El rancagüino era descrito como inteligente. Brillante, de hecho. Su investigación lo llevó de vuelta a Chile a hacer el trabajo de campo, y a contactarse con grupos de personas que perseguían a estos OVNIS y soñaban con desaparecer montados en uno de ellos. La dictadura acababa de finalizar, pero estas personas seguían en su búsqueda de los OVNIS en el desierto de Atacama y en el extremo sur del país. El rancagüino se hizo parte de esos viajes. Luego de varios años de silencio, el rancagüino reapareció como una historia que otro chileno le contó al profesor: el rancagüino había abandonado todo y se había dedicado a la caza de OVNIS a tiempo completo. Desde ahí se transformó en alguien inubicable, abducido por su propia búsqueda.
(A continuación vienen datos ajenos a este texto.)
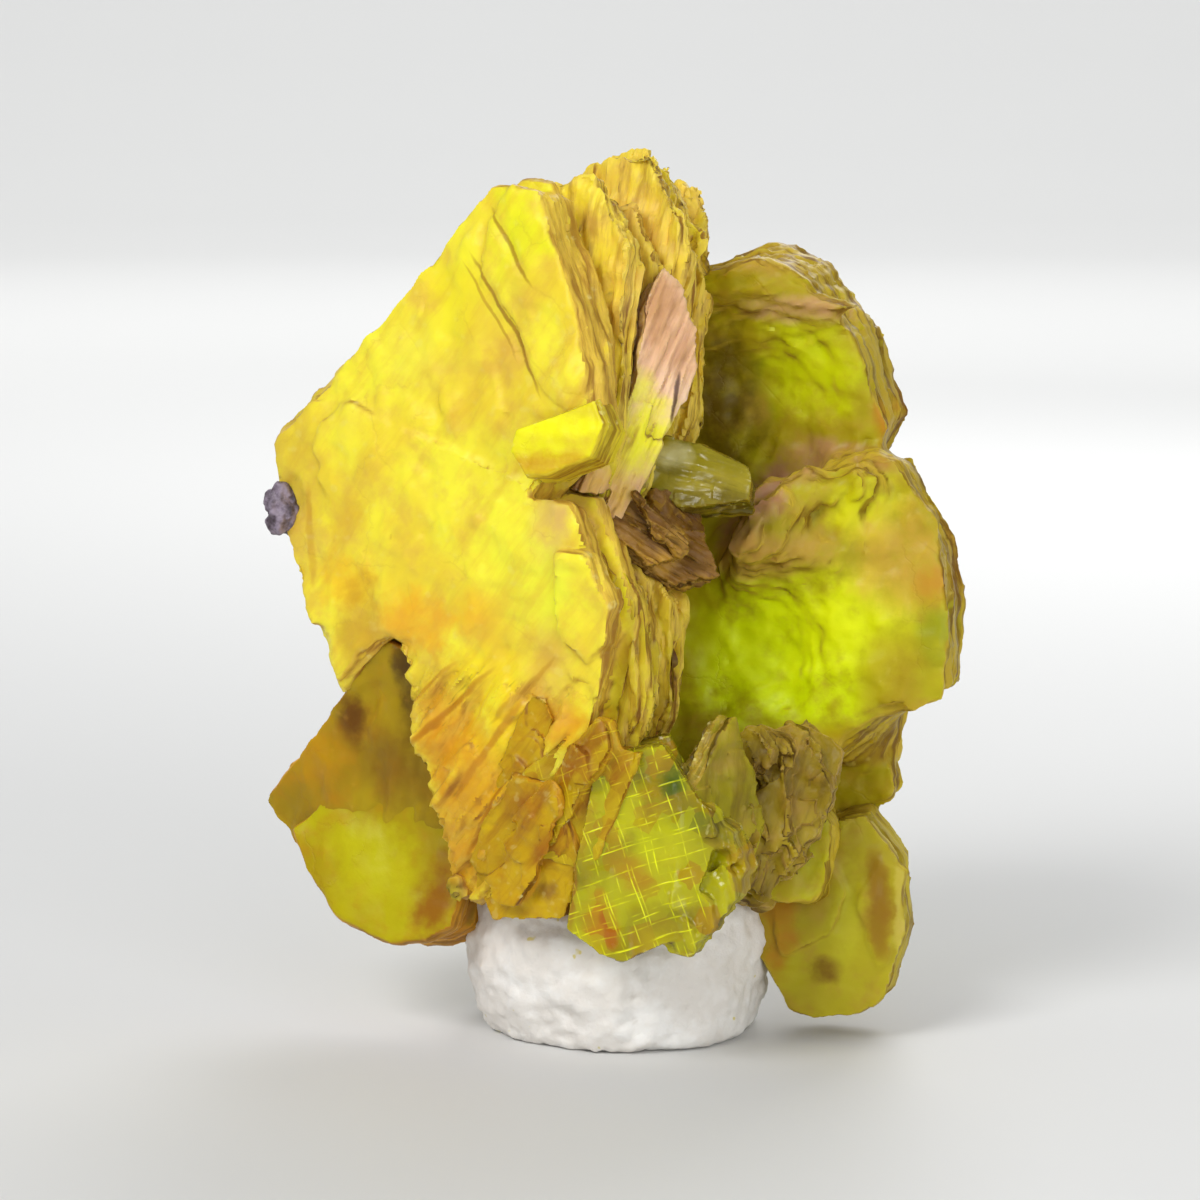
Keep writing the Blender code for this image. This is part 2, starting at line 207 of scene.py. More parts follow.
# Small leaves that only the dressed cluster has, grouped by the crystal that they grow on.
SIDE_LEAVES = (
    Tablet("side_face", (0.75, -2.05, 11.4), -20, 4, 0.7, 4, (
        (48, 1.14), (13, 0.58), (4, 0.51), (337, 0.52), (299, 0.67), (222, 0.77), (168, 0.5), (150, 0.78),
    )),
    Tablet("side_belly", (0.75, -2.06, 11.4), -20, 4, 0.5, 3, (
        (58, 0.75), (4, 0.5), (337, 0.52), (326, 0.58), (278, 1.5), (220, 1.5), (204, 1.25), (160, 0.45),
    )),
    Tablet("side_tip", (0.72, -2.12, 11.3), -18, 6, 0.35, 2, (
        (150, 0.36), (75, -0.6), (345, -0.1), (322, 0.35), (262, 2.1),
    )),
    Tablet("side_hook", (0.35, -2.42, 9.75), -14, 6, 0.26, 1, (
        (155, 0.28), (60, 0.5), (335, 0.15), (250, 0.55),
    )),
    Tablet("side_fang", (0.05, -2.55, 9.35), -12, 8, 0.22, 1, (
        (150, 0.2), (60, 0.5), (330, 0.2), (225, 0.5), (262, 0.45),
    )),
)
SPLINTERS = (
    Tablet("splinter_wide", (0.45, -2.5, 8.75), -24, 24, 0.35, 3, (
        (96, 0.28), (180, 0.6), (262, 0.45), (320, 0.55), (30, 0.6),
    ), -38),
    Tablet("splinter_long", (0.75, -2.7, 8.8), -30, 14, 0.14, 1, (
        (94, 0.1), (184, 0.6), (268, 0.1), (320, 0.42), (40, 0.42),
    ), -52),
    Tablet("splinter_thin", (0.5, -2.75, 9.0), -14, 18, 0.12, 1, (
        (96, 0.08), (184, 0.5), (266, 0.1), (320, 0.32), (40, 0.32),
    ), -62),
    Tablet("splinter_deep", (0.75, -2.2, 8.4), -18, 30, 0.5, 3, (
        (96, 0.5), (180, 0.8), (262, 0.45), (310, 0.6), (40, 0.7),
    ), -30),
    Tablet("splinter_dark", (0.1, -2.5, 9.1), -10, 20, 0.4, 2, (
        (90, 0.3), (180, 0.5), (265, 0.3), (320, 0.4), (30, 0.4),
    ), -45),
    Tablet("splinter_root", (0.95, -1.9, 8.75), -40, 10, 0.6, 2, (
        (90, 0.5), (180, 0.6), (270, 0.6), (330, 0.5), (30, 0.5),
    ), -20),
)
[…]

El profesor había ido a Rancagua varias veces en sus viajes a Chile con la esperanza de tropezar con él. De encontrarse de manera fortuita y tomarse un café. Tal vez la vida sea una gramática de buscar o ser buscado. El profesor caminaba por el centro de Rancagua sin rumbo fijo. No lo encontró. Sin embargo, sí encontró otras cosas. “Había tiendas de botones en todas partes”, me comentó, como si Rancagua fuese algo especial. Encontrar, finalmente, raras veces se conecta con buscar.